# [Written request]
Reproduce all of the data exactly.
_ _ _ _ _ _ _
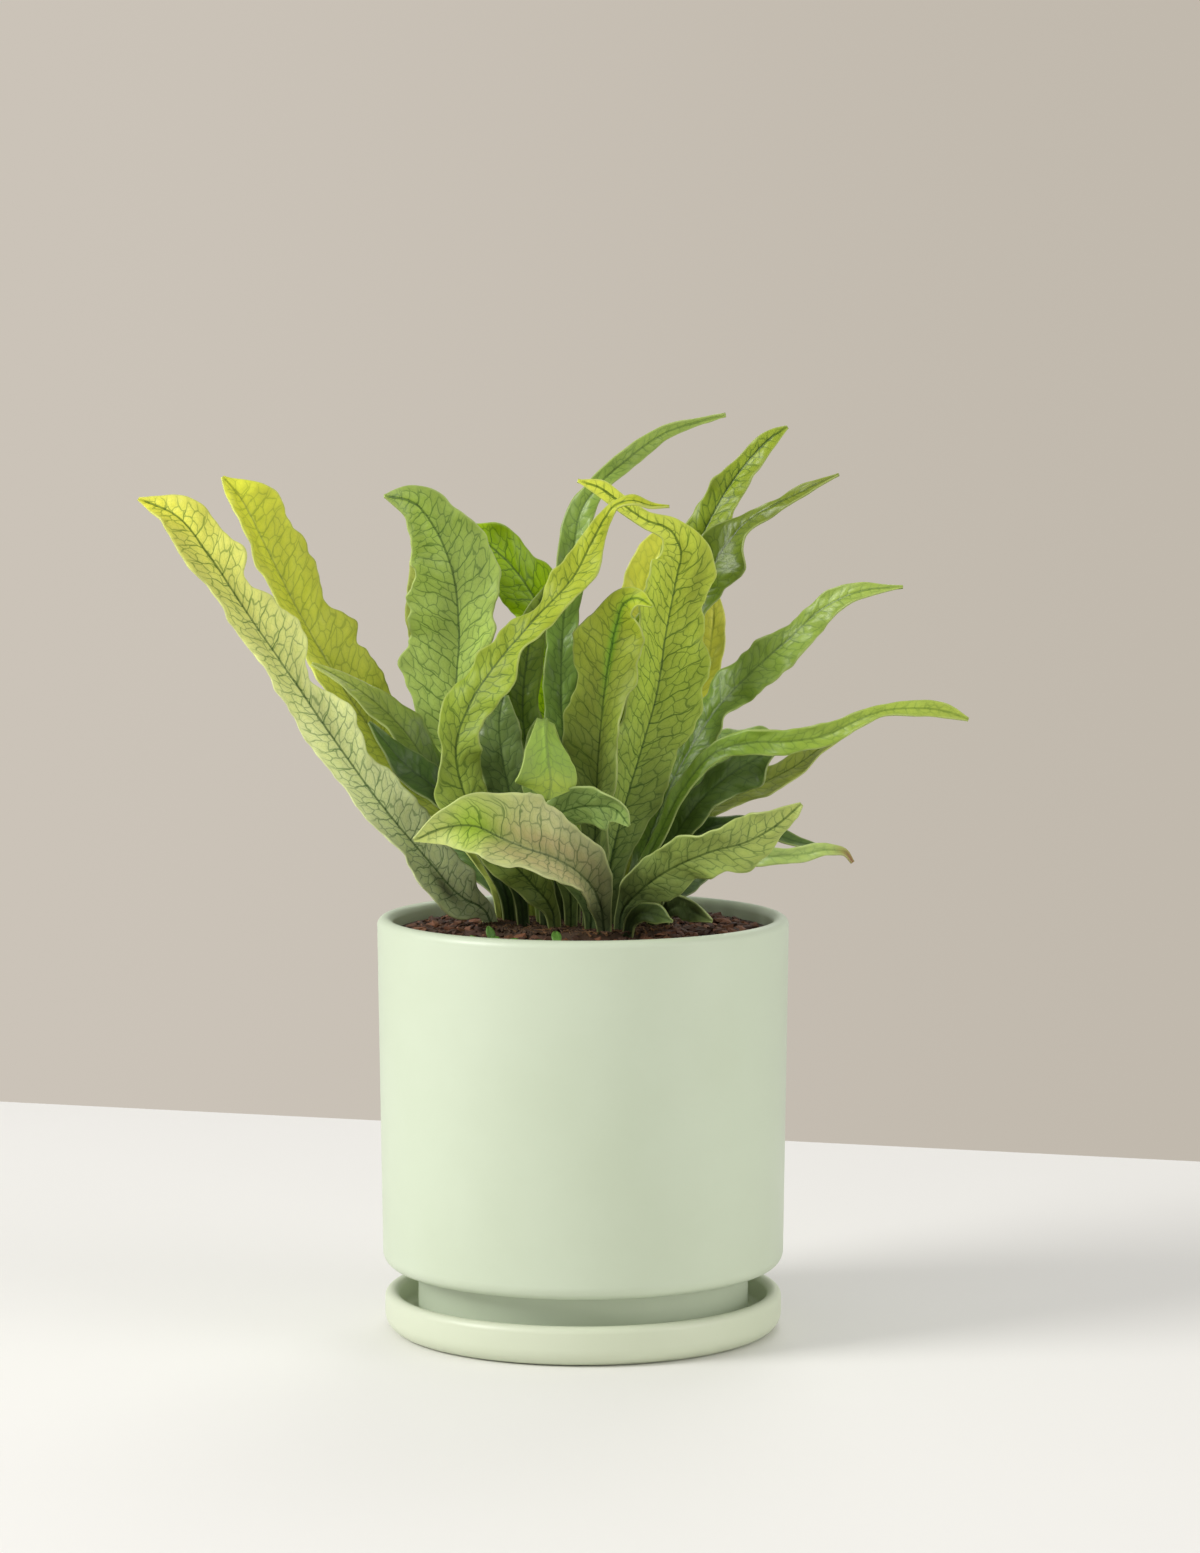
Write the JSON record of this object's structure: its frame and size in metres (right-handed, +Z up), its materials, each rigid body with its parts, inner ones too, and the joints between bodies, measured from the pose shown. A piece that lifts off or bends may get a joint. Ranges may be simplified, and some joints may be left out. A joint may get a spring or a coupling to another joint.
{
  "type": "potted crocodile fern",
  "caption": "Crocodile fern with long, wavy, net-veined fronds rising from a creeping rhizome in a round glazed pot that stands in its saucer.",
  "frame": {"origin": "centre of the saucer's flat underside, at the level that the part stands on", "axes": "+Z up, along the height of the plant; the front of the plant faces -Y, and +X is to its right"},
  "size_m": [0.3347, 0.2242, 0.3786],
  "materials": {
    "pot": "satin",
    "saucer": "satin",
    "soil": "matte",
    "rhizome": "matte",
    "blade_pale": "satin",
    "blade_mid": "satin",
    "blade_deep": "satin",
    "blade_dark": "satin",
    "blade_yellow": "satin"
  },
  "bodies": {
    "root": {"pot": "pot", "saucer": "saucer", "soil": "soil", "rhizome": "rhizome", "frond_far_left": "blade_pale", "frond_left_yellow": "blade_yellow", "frond_left_folded": "blade_mid", "frond_left_dark": "blade_dark", "frond_left_point": "blade_dark", "frond_tall_left": "blade_deep", "frond_yellow_left": "blade_yellow", "frond_behind_left": "blade_mid", "frond_front_curl": "blade_pale", "frond_tall_twist": "blade_deep", "frond_centre": "blade_pale", "frond_big_centre": "blade_pale", "frond_upper_right": "blade_mid", "frond_right_top": "blade_deep", "frond_yellow_back": "blade_yellow", "frond_yellow_right": "blade_yellow", "frond_right_broad": "blade_deep", "frond_right_long": "blade_mid", "frond_right_olive": "blade_yellow", "frond_right_dark": "blade_dark", "frond_low_right": "blade_pale", "frond_narrow_dark": "blade_dark", "frond_small_bright": "blade_mid", "frond_front_fold": "blade_pale", "frond_front_wave": "blade_mid", "frond_folded_tip": "blade_mid", "frond_grey_mid": "blade_deep", "frond_dark_mid": "blade_dark", "frond_olive_back": "blade_mid", "frond_soil_right": "blade_deep", "frond_soil_small": "blade_mid", "frond_rear_left": "blade_deep", "frond_rear_mid": "blade_mid", "frond_rear_right": "blade_deep", "frond_rear_low_left": "blade_dark", "frond_rear_low_right": "blade_dark"}
  },
  "joints": []
}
_ _ _ _ _ _ _
# [Problem solution]
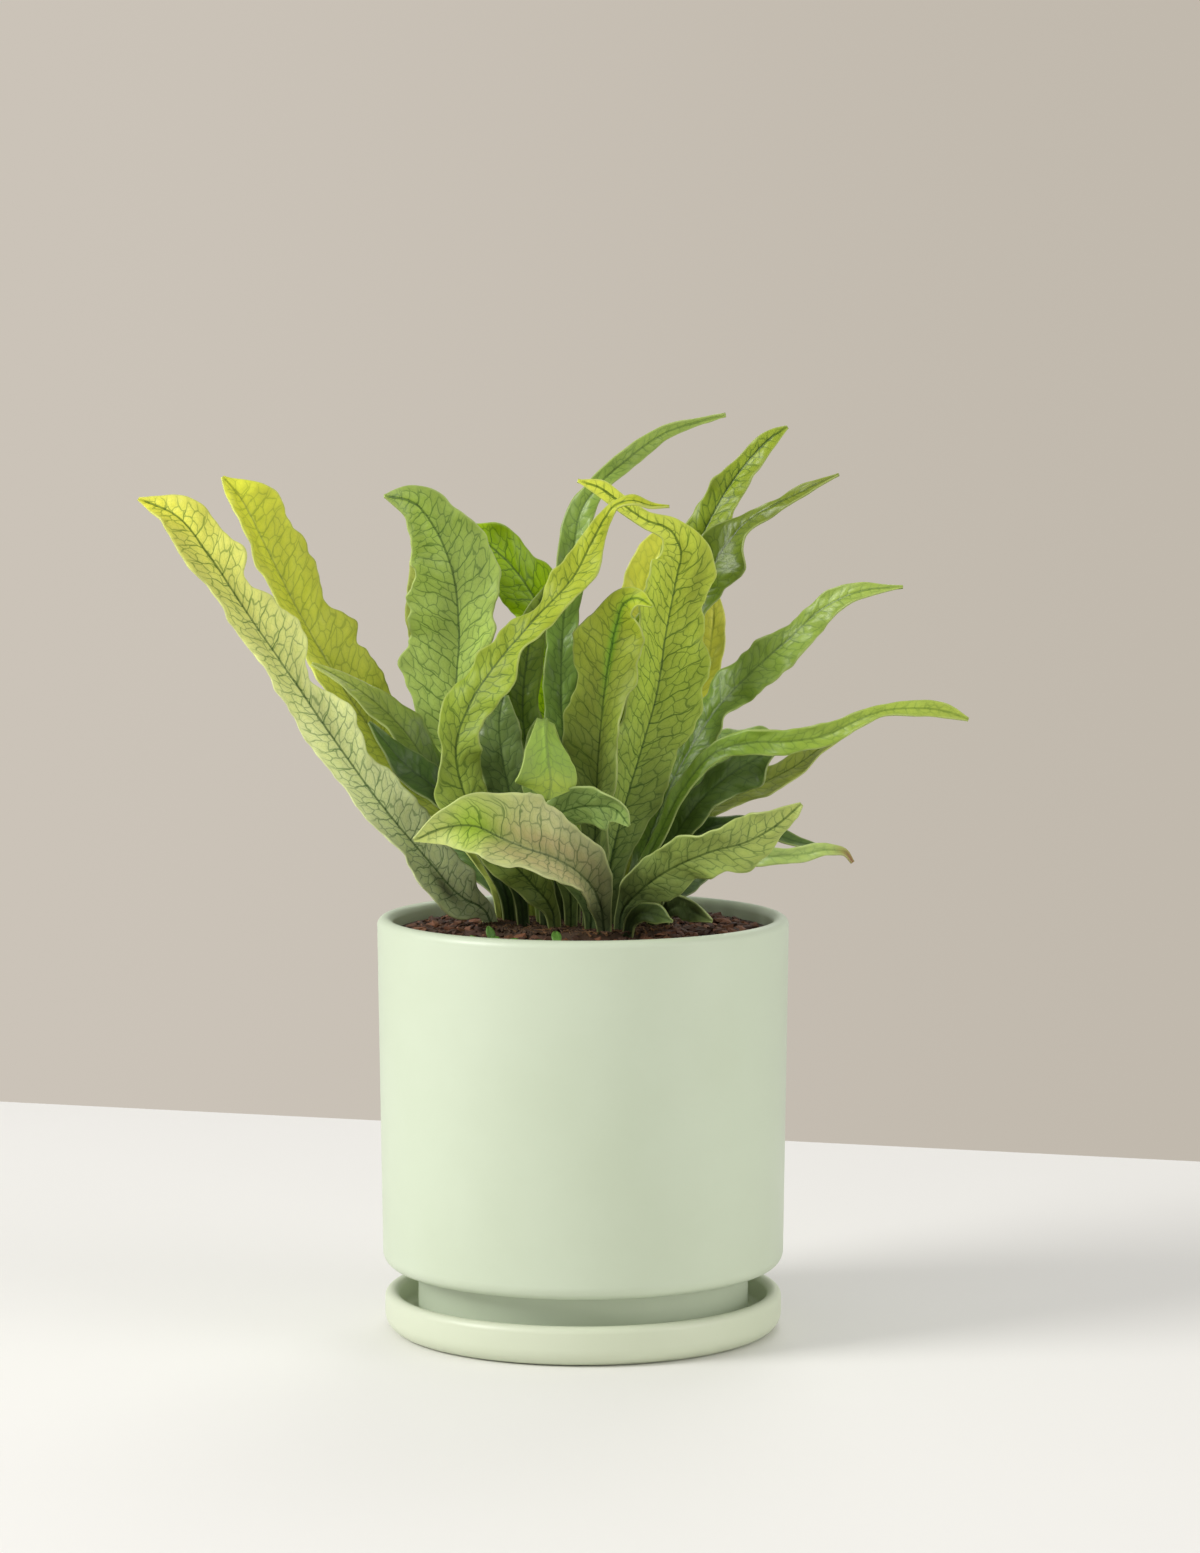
Write the JSON record of this object's structure: its frame and size in metres (right-handed, +Z up), its materials, each rigid body with its parts, inner ones too, and the joints between bodies, measured from the pose shown. A piece that lifts off or bends may get a joint. Ranges may be simplified, and some joints may be left out. A joint may get a spring or a coupling to another joint.
{
  "type": "potted crocodile fern",
  "caption": "Crocodile fern with long, wavy, net-veined fronds rising from a creeping rhizome in a round glazed pot that stands in its saucer.",
  "frame": {"origin": "centre of the saucer's flat underside, at the level that the part stands on", "axes": "+Z up, along the height of the plant; the front of the plant faces -Y, and +X is to its right"},
  "size_m": [0.3347, 0.2242, 0.3786],
  "materials": {
    "pot": "satin",
    "saucer": "satin",
    "soil": "matte",
    "rhizome": "matte",
    "blade_pale": "satin",
    "blade_mid": "satin",
    "blade_deep": "satin",
    "blade_dark": "satin",
    "blade_yellow": "satin"
  },
  "bodies": {
    "root": {"pot": "pot", "saucer": "saucer", "soil": "soil", "rhizome": "rhizome", "frond_far_left": "blade_pale", "frond_left_yellow": "blade_yellow", "frond_left_folded": "blade_mid", "frond_left_dark": "blade_dark", "frond_left_point": "blade_dark", "frond_tall_left": "blade_deep", "frond_yellow_left": "blade_yellow", "frond_behind_left": "blade_mid", "frond_front_curl": "blade_pale", "frond_tall_twist": "blade_deep", "frond_centre": "blade_pale", "frond_big_centre": "blade_pale", "frond_upper_right": "blade_mid", "frond_right_top": "blade_deep", "frond_yellow_back": "blade_yellow", "frond_yellow_right": "blade_yellow", "frond_right_broad": "blade_deep", "frond_right_long": "blade_mid", "frond_right_olive": "blade_yellow", "frond_right_dark": "blade_dark", "frond_low_right": "blade_pale", "frond_narrow_dark": "blade_dark", "frond_small_bright": "blade_mid", "frond_front_fold": "blade_pale", "frond_front_wave": "blade_mid", "frond_folded_tip": "blade_mid", "frond_grey_mid": "blade_deep", "frond_dark_mid": "blade_dark", "frond_olive_back": "blade_mid", "frond_soil_right": "blade_deep", "frond_soil_small": "blade_mid", "frond_rear_left": "blade_deep", "frond_rear_mid": "blade_mid", "frond_rear_right": "blade_deep", "frond_rear_low_left": "blade_dark", "frond_rear_low_right": "blade_dark"}
  },
  "joints": []
}